You can find exam numbers outside of the exam registration process by calling up the course record in the course catalogue. Unfortunately, there is currently no way to take the exam numbers directly from the module handbook. If an event includes several teaching formats and includes preliminary work and there are several data records in the event directory, all data records should be called up. Typically, the module examination number is always assigned to the lecture data record and the preliminary performance number to the accompanying seminar or exercise.

You need examination numbers in particular if you apply for the recognition of study and examination achievements. Here you must enter the examination number(s) of the modules/courses of your Ulm degree program that you would like to have recognized for other achievements that have already been completed.
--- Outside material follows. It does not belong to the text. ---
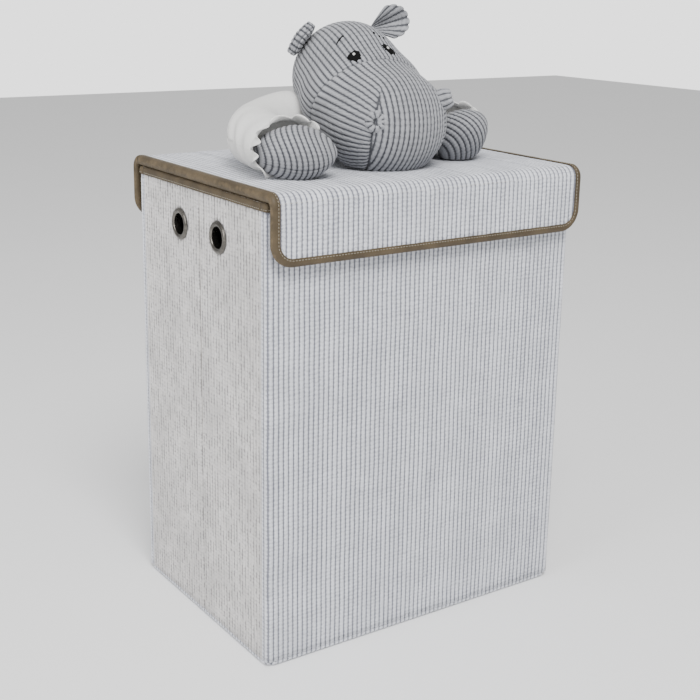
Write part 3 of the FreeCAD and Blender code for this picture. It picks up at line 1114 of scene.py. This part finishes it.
class HAMPER_OT_lid_linings(bpy.types.Operator):
    """Plain cloth under the lid, behind both flaps and along the lid's hinge"""
    bl_idname = "hamper.lid_linings"
    bl_label = "Lid and flap linings"

    def execute(self, context):
        p = PLAN
        z, x = p.lid_foot, p.lid_x - 4 * MM
        y = p.lid_y - 0.3 * MM
        path = track([(-y, z + 7 * MM), (-y, z), (y, z), (y, z + 7 * MM)], (1.5 * MM, 1.5 * MM))
        self.sheet("lid_lining_cloth", path, x, 41, "lid", "lid_lining")
        for flap, sy in (("front_flap", -1), ("back_flap", 1)):
            yi, foot, top = p.flap_in + 0.1 * MM, p.flap_foot + 3 * MM, p.lid_top - 9.5 * MM
            path = track([(-yi, foot), (-yi, top), (-yi - 5 * MM, top)], (1.2 * MM,))
            self.sheet(flap + "_lining_cloth", path, x, 42, flap, flap + "_lining", sy > 0,
                       True)
        low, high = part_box("lid_hinge_strip")
        t = np.linspace(0, 2 * math.pi, 17)[:-1]
        cy, cz = (low[1] + high[1]) / 2, (low[2] + high[2]) / 2
        hy, hz = (high[1] - low[1]) / 2, (high[2] - low[2]) / 2
        xs = np.linspace(low[0], high[0], 90)
        k = lambda v: np.sign(v) * np.abs(v) ** 0.45
        rings = np.stack([np.stack([np.full(16, a), cy + hy * k(np.cos(t)), cz + hz * k(np.sin(t))],
                                   -1) for a in xs])
        rings[..., 2] += 0.2 * MM * ripple(rings[..., 0], rings[..., 1], 44, 60.0)
        work = Work()
        tube(work, rings, across=rings[..., 0], along=rings[..., 2])
        ride(work.piece("hinge_strip_cloth", ["lining"], "lining", mend=True), "back_wall",
             "lid_hinge_strip")
        return {"FINISHED"}

    def sheet(self, name, path, x, seed, body, node, far=False, corners=False):
        p = PLAN
        u = np.linspace(-x, x, 120)
        v = np.linspace(0, path[0][-1], max(20, int(path[0][-1] / (4 * MM))))
        U, V = np.meshgrid(u, v, indexing="ij")
        yz = on_track(path, V)
        P = np.stack([U, yz[..., 0], yz[..., 1]], -1)
        if corners:
            low = P[..., 2] < p.lid_top - 30 * MM
            P[..., 2] = np.where(low, np.maximum(P[..., 2], flap_foot(U)), P[..., 2])
        N = grid_normals(P)
        P = P + N * (0.15 * MM * ripple(U, V, seed, 30.0))[..., None]
        if far:
            P = half_turn(P)
        work = Work()
        work.shell(P, 0.7 * MM, flip=True, across=U, along=V)
        ride(work.piece(name, ["lining"], "lining"), body, node)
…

The Study Secretariat in particular speaks of accounts when it comes to the structure tree of your degree program. A synonym for the term account is the term outline level. In the module handbook, the individual structural levels or accounts (e.g. compulsory modules in chemistry, internship modules, compulsory elective modules, etc.) correspond to the headings in the table of contents, under which the individual modules are then listed. In the Transcript of Records, these accounts are also given numbers, which are mostly of no further importance to you, but it can be helpful in the case of transfers and when communicating with the Study Secretariat to state the numbers of the accounts concerned so that the clerks here correctly depict the desired process. If you register modules/examinations, these will be included in the Transcript of Records; this is done within the particular account to which they are associated. In this way, the complete structure tree of the course is gradually reproduced in the Transcript of Records in accordance with the study and examination regulations as you complete the course until you graduate.